What to buy instead:
- Second-hand clothing: this does get harder as kids get older but common sense dictates that used clothes have been washed so many times that the chemicals contained within the fabric should be starting to reduce or break down.
- Look for GOTS or Oeko-Tex certification on the label: these organisations prohibit the use of certain carcinogenic and allergenic dyes in any clothing or textile item they certify.
- Other natural fibres include hemp, flax (linen), wool, silk, and bamboo. But check the manufacturer’s credentials to ensure the fabric is free of potentially dangerous chemicals.
- All kids’ sleepwear is required by law to be ‘low fire danger’ – and this is primarily to keep our kids safe. If you want to be sure you’re buying sleepwear not doused in chemical flame-retardants, ring the manufacturer and ask them how their products meet the low fire danger requirements. You’re looking for products that conform due to a snug-fitting design, or that are made from fabrics that are inherently flame resistant.
Will the chemicals wash out?
It’s recommended that you wash all new clothes before wearing them. Bear in mind that flame-retardants and chemicals that are designed to alter the properties of a fabric have been applied with the intention of it never coming off. However, anecdotal evidence suggests it may be possible to reduce the chemical load in clothing using the following methods:
- Soak items in vinegar: Soak new clothes, sheets and PJs in a 50-50 solution of vinegar and water before laundering and line-drying. The acid may help to break down formaldehyde (and the associated smell).
- Air out synthetic materials as often as possible on the clothesline to allow the chemicals to dissipate. Avoid storing formaldehyde-treated clothing in plastic storage tubs, as this will keep formaldehyde or other chemicals trapped in the fabric.

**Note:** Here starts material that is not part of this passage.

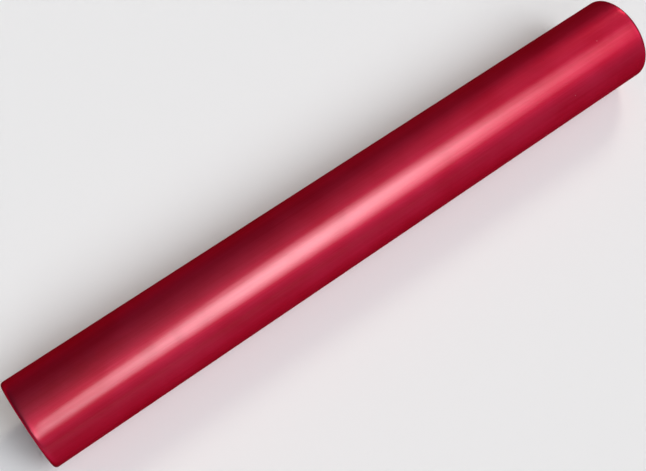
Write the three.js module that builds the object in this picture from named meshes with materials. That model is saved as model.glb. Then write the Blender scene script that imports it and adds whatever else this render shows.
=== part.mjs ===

- Launder with soap flakes rather than detergent, as the soap breaks down chemicals more effectively.
*What are azo dyes?
Azo dyes are the largest class of synthetic dyes and pigments, used for colouring everything from clothing and leather to cosmetics and food. While not all azo dyes are classed as hazardous, some can release chemical compounds called ‘aromatic amines’, which can be absorbed into the body during prolonged contact with perspiring skin. The ACCC investigations focused on clothing treated with benzidine-based azo dyes, which break down into the aromatic amine benzidine – a substance linked to bladder and pancreatic cancer.